Natural language processing tool data mines unstructured neuroradiology reports
Diagnostic radiology generates a lot of data. Although the practice’s images can be parsed and relevant information can be acquired via the utilization of DICOM tools, free-text-generated radiology reports have long languished in silos of unconnected data. A natural language processing (NLP) application developed at Massachusetts General Hospital (MGH) in Boston holds the promise of allowing researchers the capability to data mine unstructured radiology reports.

Pragya Dang and colleagues at MGH’s department of radiology recently put the software, Leximer, through its paces, classifying unstructured electronic neuroradiology reports. Dang presented the results of her group’s study last month in Chicago at the 93rd scientific assembly and annual meeting of the Radiological Society of North America (RSNA).

“We validated the accuracy of the NLP program and an online analytic processing engine (OLAP) in classifying unstructured electronic neuroradiology reports with relevant neurology findings (RNF) according to pathology of the RNF,” she said. “In addition, trends of different pathology findings in over 200,000 neuroradiology reports were analyzed.”

Dang and her team selected 120 neuroradiology reports generated between 2005 and 2006, with and without RNF, from an unstructured report database. The reports were then randomized and independently classified by a radiologist at the institution and by Leximer on the basis of the RNF pathology.

The group then assessed 276,105 neuroradiology reports generated between 1995 and 2006, with RNF, to determine the trends for different pathology findings, Dang said.

“Statistical analysis using appropriate statistical tests was performed to determine the specificity, sensitivity, accuracy, positive and negative predictive values of NLP program for classifying the neuroradiology reports with SNF according to their pathology,” she said.

Dang reported that the researcher’s analysis found that the Leximer application was accurate for classification of pathology findings in RNF with a sensitivity of 99 percent, a specificity of 76.5 percent, and an accuracy of 95.8 percent.
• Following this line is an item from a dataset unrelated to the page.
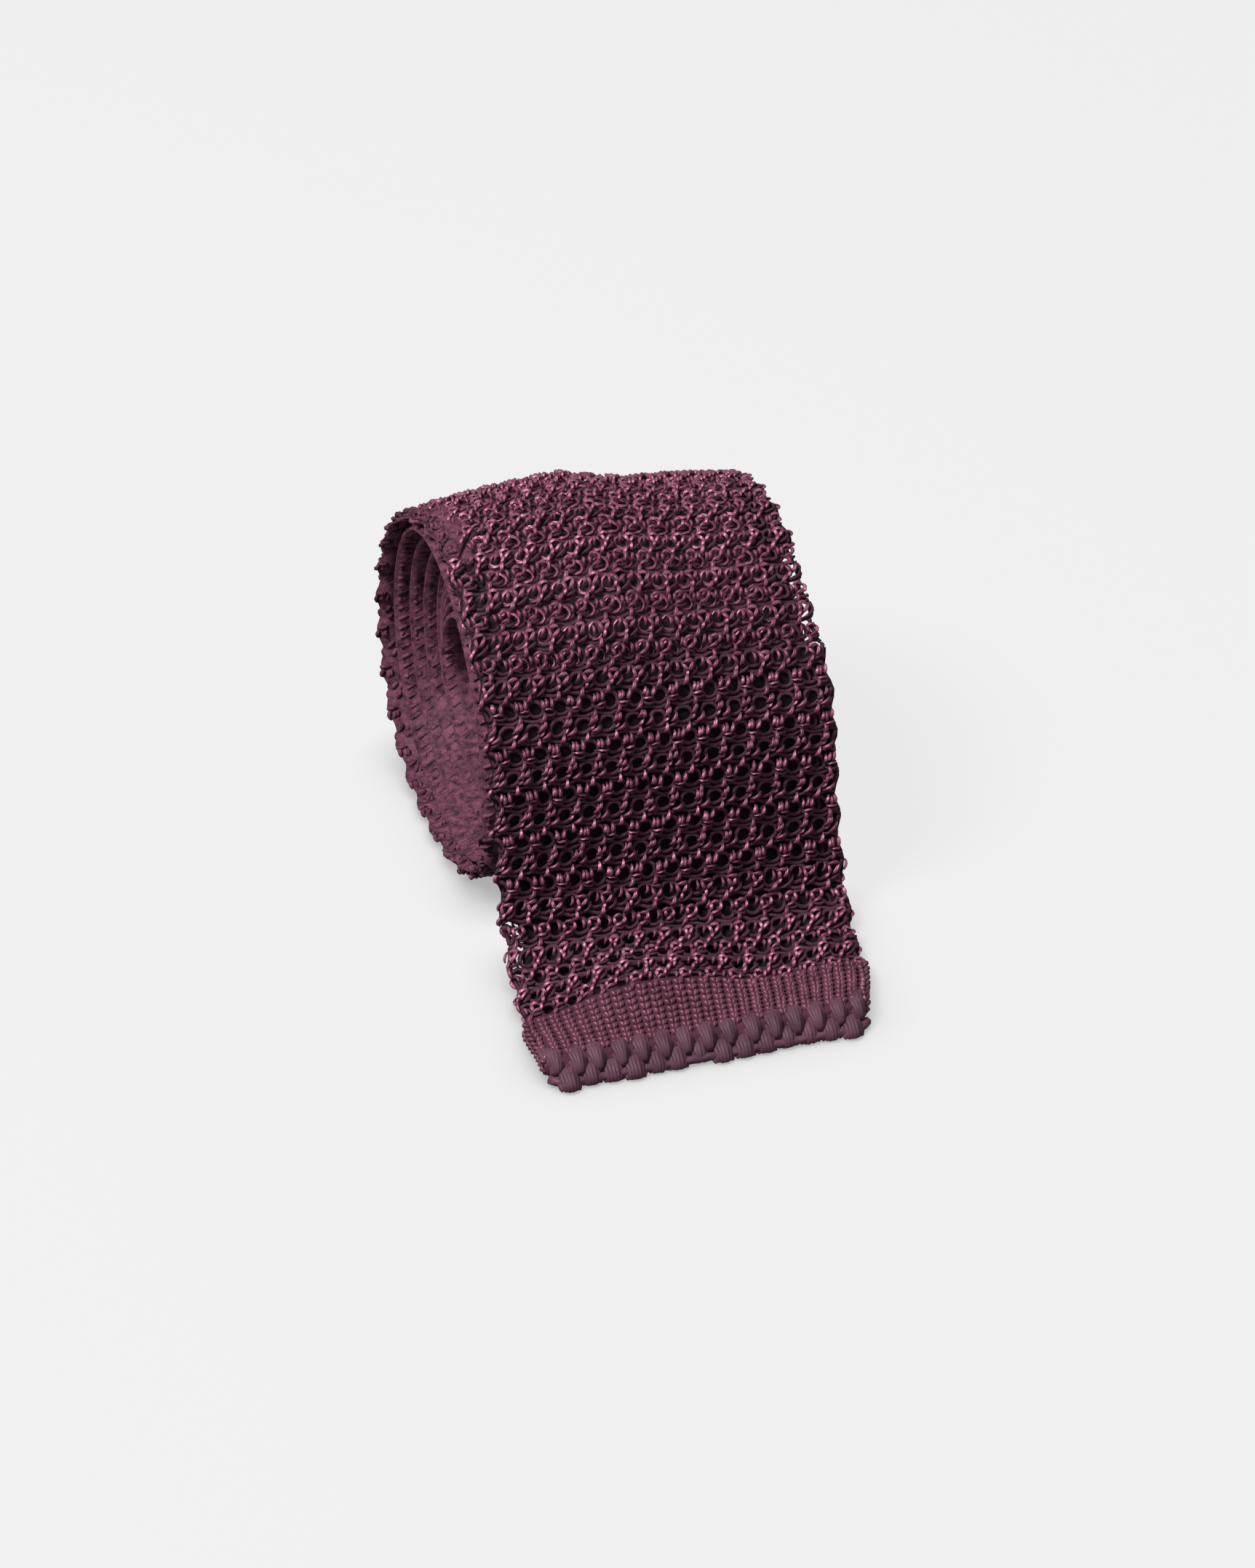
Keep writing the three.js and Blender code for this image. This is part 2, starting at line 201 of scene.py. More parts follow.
# The knit is a tube pressed flat: KNOT_COLUMNS columns of knots round it, half of them on top
KNOT_COLUMNS = 28
LAYER_HALF = 0.62
# How far the slack edges stand out behind the roll and before it, and the stretches where they do
LEFT_FLARE, RIGHT_FLARE = 1.3, 0.8
LEFT_FLARE_AT, RIGHT_FLARE_AT = (110, 135, 200, 225), (20, 32, 64, 84)
LEAST_FOLD = 0.14


def on_tube(s, around, rise, columns=KNOT_COLUMNS):
    """Points and normals of the knit tube, in millimetres in the row frame. around counts columns
    from the left edge over the top, and rise is the height over the middle of the knit."""
    s, around, rise = np.broadcast_arrays(s, around, rise)
    front, height, normal_f, normal_h, cloth, half, aside, wave = (
        np.interp(s, lengths, column) for column in strip[:8])
    bumpy = smoothstep(s, hem_start, hem_start + 3) * (1 - smoothstep(s, outer_end, outer_end + 9))
    half = half + bumpy * EDGE_BUMP_DEPTH / 2 * np.cos(s / EDGE_BUMP_PITCH * 2 * np.pi)
    fold = np.maximum(cloth / 2 - LAYER_HALF, LEAST_FOLD)
    flat = half - LAYER_HALF - fold
    quarter = np.pi / 2 * fold
    length = np.mod(around, columns) / (columns / 2) * (2 * flat + 2 * quarter)
    under = length > 2 * flat + 2 * quarter
    length = np.where(under, 2 * (2 * flat + 2 * quarter) - length, length)
    left = np.minimum(length, quarter) / fold
    right = np.maximum(length - quarter - 2 * flat, 0) / fold
    side = -np.cos(left) + np.sin(right)
    up = np.sin(left) - (1 - np.cos(right))
    across = (-flat - fold * np.cos(left) + np.clip(length - quarter, 0, 2 * flat)
              + fold * np.sin(right) + rise * side)
    across = (across - LEFT_FLARE * window(s, *LEFT_FLARE_AT) * np.clip(-across / half, 0, 1)
              + RIGHT_FLARE * window(s, *RIGHT_FLARE_AT) * np.clip(across / half, 0, 1))
    up = np.where(under, -up, up)
    out = (fold + rise) * up - cloth / 2
    out = out + wave * LOOSE_CLOTH * np.interp(across / half, WAVE[:, 0], WAVE[:, 1])
    along = window(s, BULGE_FROM, BULGE_PEAK, BULGE_PEAK, BULGE_TO)
    bulge = np.interp(np.mod(around, columns) / columns * KNOT_COLUMNS, BULGE[:, 0], BULGE[:, 1])
    out = out + BULGE_RISE * along * np.where(under, 0, bulge)
    points = np.stack([aside + across + SHIFT_RIGHT, SHIFT_BACK - front - normal_f * out,
                       np.maximum(height + normal_h * out, 0.03)], -1)
    normals = np.stack([side, -normal_f * up, normal_h * up], -1)
    return points, normals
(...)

In addition, the software demonstrated a positive predictive value of 96.2 percent and a negative predictive value of 92.8 percent.

Their data mining of the 276,105 neuroradiology reports found that vascular pathologies were the most frequently observed pathology findings in about 75 percent of the cases, which included detailed pathologies such as hemorrhage. They were further able to sub-divide this class into acute, sub-acute, chronic, extravascular collection and generic hemorrhage. They also were able to classify the vascular pathologies as dilation, infarction, obstructive process and ischemia—which was further subdivided into acute and generic.

“NLP also classified the reports by other specific pathologies including atrophy, neoplasms, infection, hydrocephalus, meningioma, microadenoma and multiple sclerosis,” Dang said.

The application has the potential to identify disease trends that may assist in focusing the development of preventative education as well as the allocation of healthcare resources.

“Data mining with NLP program and OLAP can help in the classification of pathology findings, which can be used for assessing clinical referral trends and research,” Dang noted.